Pour le moment, Walid savoure toujours notre nouvel environnement à Nusseirat. Ses frères ne sont pas tout le temps chez nous, ils viennent juste le matin pour dire bonjour, parfois ils passent une demi-journée avec nous. Mais Walid se fait de nouveaux amis. Il connaît tout le monde maintenant dans le quartier. On l’appelle « Walid le Français ». Souvent, les gens lui parlent en anglais, parce que pour eux, une langue occidentale, c’est forcément de l’anglais. On peut le laisser sortir sans l’accompagner, c’est un quartier de famille, où tout le monde connaît tout le monde. Avec ses nouveaux amis, il va d’un endroit à l’autre. Il peut s’éloigner un peu plus que quand on était à Gaza-ville.
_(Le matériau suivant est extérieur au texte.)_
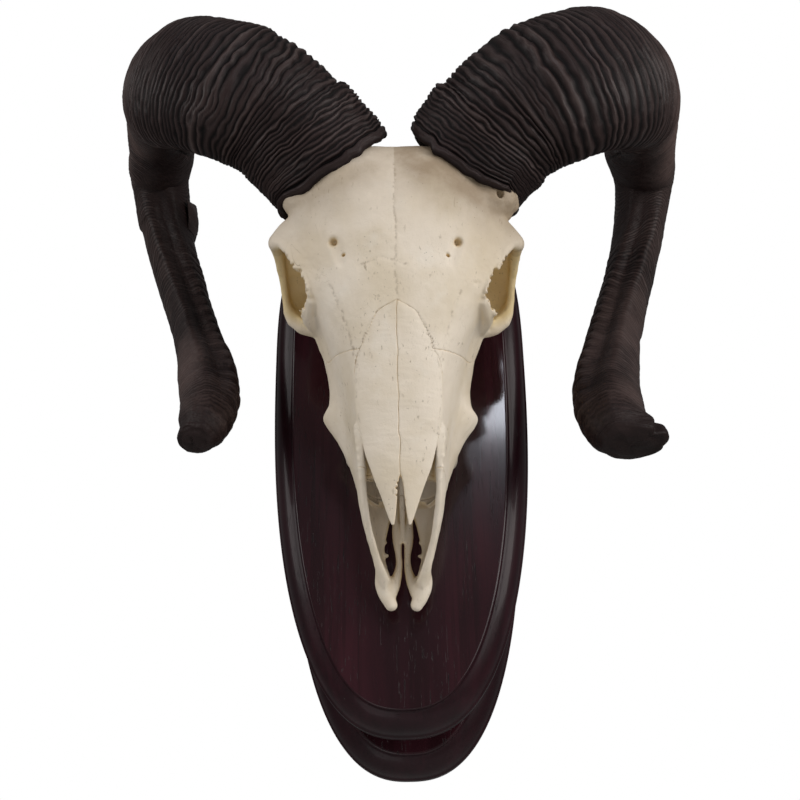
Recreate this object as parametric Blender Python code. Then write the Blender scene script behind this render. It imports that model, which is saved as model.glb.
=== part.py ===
"""Ram skull with both horns, on a two-tier oval wall plaque.

Sizes are in millimetres and are turned into metres where a mesh is made.
World frame: +X to the viewer's right, +Z up, and +Y into the wall, whose surface is at Y = 0.
Skull frame: x to the viewer's right of the midline, p down along the palate, from 17 at the
occipital condyles to 262 at the front of the snout, and h up from the chewing surface of the
cheek teeth.
Left and right are the viewer's.
"""
import math

import bmesh
import bpy
import numpy as np

MM = 0.001
GAP = 0.3                      # clearance between touching pieces

# Plaque: two moulded oval boards with a plain spacer between them.
PLAQUE_HALF_WIDTH = 73.5
PLAQUE_DOWN = 214.8            # from the widest row to the bottom
PLAQUE_UP = 114.0              # from the widest row to the top
PLAQUE_BOTTOM_BULGE = 2 / 2.49     # 2 / exponent of each half's oval outline
PLAQUE_TOP_BULGE = 2 / 2.95
BOARD_THICK = 22.0
BOARD_BAND = 8.0               # flat edge band
MOULD_IN = 12.5                # from the band in to the flat field
BACK_MARGIN = 2.9              # the back board is this much smaller all round
BACK_DROP = 19.0               # and hangs this much lower
SPACER_THICK = 32.0
SPACER_MARGIN = 22.0
OVAL_STEPS = 48

# Skull placing on the plaque.
FIELD = 2 * BOARD_THICK + SPACER_THICK      # front face of the plaque, from the wall
LIFT = 1.2                     # teeth stand this far off the field
SKULL_TOP = 106.4              # room height where p is 0
MIDLINE_X = 0.9
YAW = 0.023                    # the forehead looks a little to the right
LEAN = 0.03                    # the right side of the skull sits a little lower

# The bolt that holds the base of the skull.
BOLT_RADIUS = 4.0
BOLT_P = 62.0
BOLT_TOP = 26.0


def skull_point(x, p, h):
    """World place, in millimetres, of a point of the skull frame."""
    return (MIDLINE_X + x + YAW * h, -(FIELD + LIFT + h) + YAW * x, SKULL_TOP - p - LEAN * x)


def smooth_path(points, count):
    """A Catmull-Rom curve through rows of numbers, sampled evenly from first to last."""
    rows = np.asarray(points, float)
    ends = np.vstack([2 * rows[0] - rows[1], rows, 2 * rows[-1] - rows[-2]])
    samples = []
    for s in np.linspace(0, len(rows) - 1, count):
        i = min(int(s), len(rows) - 2)
        f = s - i
        a, b, c, d = ends[i:i + 4]
        samples.append(0.5 * (2 * b + (c - a) * f + (2 * a - 5 * b + 4 * c - d) * f ** 2
                              + (3 * b - a - 3 * c + d) * f ** 3))
    return np.array(samples)


def clear_scene():
    for old in list(bpy.data.objects):
        bpy.data.objects.remove(old, do_unlink=True)


def material(name, colour, roughness, metallic=0.0):
    made = bpy.data.materials.new(name)
    made.use_nodes = True
    shader = made.node_tree.nodes["Principled BSDF"]
    shader.inputs["Base Color"].default_value = (*colour, 1.0)
    shader.inputs["Roughness"].default_value = roughness
    shader.inputs["Metallic"].default_value = metallic
    return made


def add_rings(bm, rings):
    """Join closed rings of points (in millimetres, world frame) into one closed solid."""
    rows = [[bm.verts.new(np.asarray(point) * MM) for point in ring] for ring in rings]
    sides = len(rows[0])
    for low, high in zip(rows, rows[1:]):
        for i in range(sides):
            j = (i + 1) % sides
            bm.faces.new((low[i], low[j], high[j], high[i]))
    bm.faces.new(rows[0][::-1])
    bm.faces.new(rows[-1])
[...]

Je suis content qu’il continue sa vie d’enfant, qu’il n’ait pas peur d’aller par-ci, par-là, même quand il entend les F-16, les bombardements, et surtout les tirs d’hélicoptères. Il est en train de devenir ami avec tous les chiens du voisinage. En le voyant, je me dis que, finalement, la décision de partir était la bonne, alors qu’au début j’étais contre. C’est une bonne décision pour tout le monde, pour Sabbouha [forme affectueuse pour Sabah] et ses enfants, pour Walid et pour Ramzi.
J’espère que tout ça va s’arrêter avant que Walid se dise que tout Israélien est forcément quelqu’un qui veut du mal aux Palestiniens. Et qu’il continue à vivre sa vie normalement.